RECORDED INFORMATION:
--- BEGIN ---
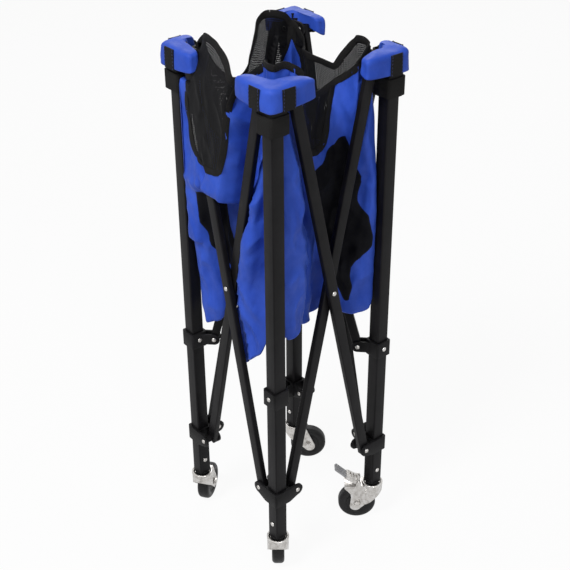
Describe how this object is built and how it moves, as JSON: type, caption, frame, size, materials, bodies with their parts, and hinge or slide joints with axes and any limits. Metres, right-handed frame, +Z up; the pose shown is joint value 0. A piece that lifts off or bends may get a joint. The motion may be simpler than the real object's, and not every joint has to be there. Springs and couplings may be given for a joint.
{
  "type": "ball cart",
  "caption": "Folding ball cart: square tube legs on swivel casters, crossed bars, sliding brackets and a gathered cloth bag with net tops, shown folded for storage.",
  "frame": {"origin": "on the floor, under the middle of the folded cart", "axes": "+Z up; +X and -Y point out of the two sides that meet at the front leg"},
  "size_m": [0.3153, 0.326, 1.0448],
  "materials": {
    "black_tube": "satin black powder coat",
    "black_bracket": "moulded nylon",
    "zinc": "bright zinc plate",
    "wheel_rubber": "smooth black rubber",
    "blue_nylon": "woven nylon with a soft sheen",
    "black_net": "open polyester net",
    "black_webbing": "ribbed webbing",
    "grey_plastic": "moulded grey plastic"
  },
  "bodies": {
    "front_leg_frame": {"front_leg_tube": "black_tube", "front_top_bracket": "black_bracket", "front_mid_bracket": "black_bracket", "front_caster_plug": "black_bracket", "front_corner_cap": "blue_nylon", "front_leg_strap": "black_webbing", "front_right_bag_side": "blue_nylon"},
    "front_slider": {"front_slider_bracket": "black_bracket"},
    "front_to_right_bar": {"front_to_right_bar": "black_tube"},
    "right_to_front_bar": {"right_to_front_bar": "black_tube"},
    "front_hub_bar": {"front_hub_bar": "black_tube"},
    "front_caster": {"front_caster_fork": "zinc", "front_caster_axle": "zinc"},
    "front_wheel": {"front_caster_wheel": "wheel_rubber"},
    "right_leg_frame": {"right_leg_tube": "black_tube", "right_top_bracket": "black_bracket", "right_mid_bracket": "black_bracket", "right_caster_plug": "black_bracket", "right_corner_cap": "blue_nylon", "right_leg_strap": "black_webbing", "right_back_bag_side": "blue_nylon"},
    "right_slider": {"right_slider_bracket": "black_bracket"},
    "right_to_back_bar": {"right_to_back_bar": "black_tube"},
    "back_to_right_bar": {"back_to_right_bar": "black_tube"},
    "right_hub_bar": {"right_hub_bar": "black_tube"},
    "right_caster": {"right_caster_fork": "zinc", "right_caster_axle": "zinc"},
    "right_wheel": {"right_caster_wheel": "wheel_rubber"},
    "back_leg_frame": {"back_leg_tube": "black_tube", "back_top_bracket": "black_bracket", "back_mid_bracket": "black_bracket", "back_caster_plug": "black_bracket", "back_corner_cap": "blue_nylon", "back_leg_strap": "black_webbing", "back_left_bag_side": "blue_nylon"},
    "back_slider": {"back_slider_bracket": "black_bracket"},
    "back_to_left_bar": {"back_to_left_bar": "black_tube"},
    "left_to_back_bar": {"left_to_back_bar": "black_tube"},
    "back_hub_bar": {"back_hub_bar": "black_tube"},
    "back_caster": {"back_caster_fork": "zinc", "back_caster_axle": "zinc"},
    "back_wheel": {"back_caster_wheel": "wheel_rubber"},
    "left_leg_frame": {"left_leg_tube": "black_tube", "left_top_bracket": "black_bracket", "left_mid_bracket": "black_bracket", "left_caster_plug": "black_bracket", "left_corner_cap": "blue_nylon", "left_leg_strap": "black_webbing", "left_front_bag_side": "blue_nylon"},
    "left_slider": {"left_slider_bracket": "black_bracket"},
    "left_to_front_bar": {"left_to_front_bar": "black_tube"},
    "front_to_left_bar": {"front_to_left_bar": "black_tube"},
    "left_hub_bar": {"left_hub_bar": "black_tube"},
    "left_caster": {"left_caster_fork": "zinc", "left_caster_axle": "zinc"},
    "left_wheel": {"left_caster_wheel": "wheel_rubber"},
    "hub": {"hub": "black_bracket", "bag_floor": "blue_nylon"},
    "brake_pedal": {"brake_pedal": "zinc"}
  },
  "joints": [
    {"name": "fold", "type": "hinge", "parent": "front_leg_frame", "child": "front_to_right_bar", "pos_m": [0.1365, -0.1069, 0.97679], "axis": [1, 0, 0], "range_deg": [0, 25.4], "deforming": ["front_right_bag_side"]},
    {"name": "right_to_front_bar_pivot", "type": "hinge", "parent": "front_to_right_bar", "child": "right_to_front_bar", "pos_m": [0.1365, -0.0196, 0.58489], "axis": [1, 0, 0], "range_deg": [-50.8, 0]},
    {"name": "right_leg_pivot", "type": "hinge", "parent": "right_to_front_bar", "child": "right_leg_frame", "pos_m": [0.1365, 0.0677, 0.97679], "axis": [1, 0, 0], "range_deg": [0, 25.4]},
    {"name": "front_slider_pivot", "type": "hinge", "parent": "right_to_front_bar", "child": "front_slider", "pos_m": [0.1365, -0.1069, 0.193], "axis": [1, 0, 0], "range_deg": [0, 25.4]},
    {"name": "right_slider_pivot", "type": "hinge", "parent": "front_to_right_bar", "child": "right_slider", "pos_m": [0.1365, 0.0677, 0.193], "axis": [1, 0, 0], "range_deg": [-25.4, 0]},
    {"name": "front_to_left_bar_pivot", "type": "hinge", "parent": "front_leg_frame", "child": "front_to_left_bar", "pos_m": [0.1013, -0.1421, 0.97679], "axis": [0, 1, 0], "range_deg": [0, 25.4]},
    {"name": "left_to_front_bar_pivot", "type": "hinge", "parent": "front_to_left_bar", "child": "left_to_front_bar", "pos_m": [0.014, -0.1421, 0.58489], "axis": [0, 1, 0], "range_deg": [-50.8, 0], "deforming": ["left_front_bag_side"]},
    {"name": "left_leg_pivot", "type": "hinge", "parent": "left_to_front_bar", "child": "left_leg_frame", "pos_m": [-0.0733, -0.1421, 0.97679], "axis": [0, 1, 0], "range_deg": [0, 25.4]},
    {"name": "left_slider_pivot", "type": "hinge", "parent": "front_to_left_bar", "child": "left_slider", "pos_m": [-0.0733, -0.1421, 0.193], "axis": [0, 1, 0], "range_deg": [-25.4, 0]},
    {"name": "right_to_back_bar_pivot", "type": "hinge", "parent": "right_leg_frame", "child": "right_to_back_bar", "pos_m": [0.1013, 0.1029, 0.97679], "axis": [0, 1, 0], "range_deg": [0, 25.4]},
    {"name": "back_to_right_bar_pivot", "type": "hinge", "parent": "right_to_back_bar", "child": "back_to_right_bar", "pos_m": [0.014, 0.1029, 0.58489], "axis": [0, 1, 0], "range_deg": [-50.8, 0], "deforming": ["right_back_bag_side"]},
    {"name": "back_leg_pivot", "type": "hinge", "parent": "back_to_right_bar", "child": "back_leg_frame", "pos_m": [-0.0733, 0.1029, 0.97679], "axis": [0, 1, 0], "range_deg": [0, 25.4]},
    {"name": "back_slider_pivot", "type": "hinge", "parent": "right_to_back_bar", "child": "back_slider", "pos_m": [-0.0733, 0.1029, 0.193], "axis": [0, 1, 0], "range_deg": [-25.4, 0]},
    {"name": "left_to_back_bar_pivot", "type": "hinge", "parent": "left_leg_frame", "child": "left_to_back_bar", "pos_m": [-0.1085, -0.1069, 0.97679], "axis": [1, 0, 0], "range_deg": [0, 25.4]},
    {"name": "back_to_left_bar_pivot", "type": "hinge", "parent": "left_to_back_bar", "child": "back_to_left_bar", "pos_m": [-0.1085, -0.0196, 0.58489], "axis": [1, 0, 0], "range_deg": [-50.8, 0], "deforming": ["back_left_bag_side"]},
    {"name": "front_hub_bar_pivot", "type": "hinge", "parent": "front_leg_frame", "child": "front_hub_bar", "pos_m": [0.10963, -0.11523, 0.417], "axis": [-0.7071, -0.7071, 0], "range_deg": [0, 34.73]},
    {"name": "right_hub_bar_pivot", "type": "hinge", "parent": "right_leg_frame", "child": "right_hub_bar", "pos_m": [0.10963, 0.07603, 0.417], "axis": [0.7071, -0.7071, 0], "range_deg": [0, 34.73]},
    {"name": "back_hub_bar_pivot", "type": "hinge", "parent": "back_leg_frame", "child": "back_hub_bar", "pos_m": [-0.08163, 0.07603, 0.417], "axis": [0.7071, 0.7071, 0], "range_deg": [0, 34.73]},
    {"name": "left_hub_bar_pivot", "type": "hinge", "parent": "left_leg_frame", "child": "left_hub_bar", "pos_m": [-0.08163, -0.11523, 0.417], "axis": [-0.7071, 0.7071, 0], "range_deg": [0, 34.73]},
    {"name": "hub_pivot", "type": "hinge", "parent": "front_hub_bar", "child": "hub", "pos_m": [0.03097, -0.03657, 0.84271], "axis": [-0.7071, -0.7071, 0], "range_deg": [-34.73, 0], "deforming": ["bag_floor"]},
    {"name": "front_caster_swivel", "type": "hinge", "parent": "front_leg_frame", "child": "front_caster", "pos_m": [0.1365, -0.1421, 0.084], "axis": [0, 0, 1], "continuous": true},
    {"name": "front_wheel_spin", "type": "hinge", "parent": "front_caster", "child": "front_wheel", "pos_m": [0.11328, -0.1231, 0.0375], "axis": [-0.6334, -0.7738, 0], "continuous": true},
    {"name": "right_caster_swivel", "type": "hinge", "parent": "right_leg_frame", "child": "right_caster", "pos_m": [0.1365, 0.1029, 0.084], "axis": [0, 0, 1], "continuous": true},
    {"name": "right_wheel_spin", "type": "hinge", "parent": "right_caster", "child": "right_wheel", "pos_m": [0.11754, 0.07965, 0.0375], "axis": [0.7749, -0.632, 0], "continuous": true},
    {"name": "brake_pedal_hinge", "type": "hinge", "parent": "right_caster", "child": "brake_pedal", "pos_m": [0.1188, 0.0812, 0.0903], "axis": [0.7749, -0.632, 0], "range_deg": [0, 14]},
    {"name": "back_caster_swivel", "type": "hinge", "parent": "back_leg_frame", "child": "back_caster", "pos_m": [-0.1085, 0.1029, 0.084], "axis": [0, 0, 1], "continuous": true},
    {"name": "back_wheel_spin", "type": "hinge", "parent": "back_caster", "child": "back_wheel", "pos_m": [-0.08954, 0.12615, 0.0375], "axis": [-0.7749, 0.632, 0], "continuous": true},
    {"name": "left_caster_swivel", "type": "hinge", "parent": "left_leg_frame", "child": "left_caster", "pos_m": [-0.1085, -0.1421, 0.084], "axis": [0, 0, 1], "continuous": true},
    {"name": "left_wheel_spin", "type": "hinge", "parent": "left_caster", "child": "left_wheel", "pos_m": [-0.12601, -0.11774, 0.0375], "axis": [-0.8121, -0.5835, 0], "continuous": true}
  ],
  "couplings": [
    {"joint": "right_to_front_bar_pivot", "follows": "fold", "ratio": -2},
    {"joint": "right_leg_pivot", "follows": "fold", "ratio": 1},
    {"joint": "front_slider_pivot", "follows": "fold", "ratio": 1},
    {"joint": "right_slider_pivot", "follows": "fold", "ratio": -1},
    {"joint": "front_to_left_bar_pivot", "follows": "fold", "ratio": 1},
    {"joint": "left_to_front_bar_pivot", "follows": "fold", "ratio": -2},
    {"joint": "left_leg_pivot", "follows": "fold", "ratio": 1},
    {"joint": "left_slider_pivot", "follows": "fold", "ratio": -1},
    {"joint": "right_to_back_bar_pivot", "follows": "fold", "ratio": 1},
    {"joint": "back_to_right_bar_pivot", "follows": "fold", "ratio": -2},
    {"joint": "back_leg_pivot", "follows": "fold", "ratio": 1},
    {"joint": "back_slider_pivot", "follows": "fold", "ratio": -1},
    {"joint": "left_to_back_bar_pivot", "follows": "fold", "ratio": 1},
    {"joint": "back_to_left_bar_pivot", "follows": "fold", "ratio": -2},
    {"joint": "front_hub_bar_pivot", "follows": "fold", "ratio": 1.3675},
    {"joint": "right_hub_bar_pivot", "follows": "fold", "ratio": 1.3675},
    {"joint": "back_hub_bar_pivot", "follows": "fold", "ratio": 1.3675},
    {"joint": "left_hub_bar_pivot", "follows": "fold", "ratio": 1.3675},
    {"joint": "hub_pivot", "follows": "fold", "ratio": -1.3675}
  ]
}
--- END ---
WHAT YOU HAVE TO DO: Lines containing the word "bodies" are to be tallied; report only the total.

EXERCISE OUTPUT: 2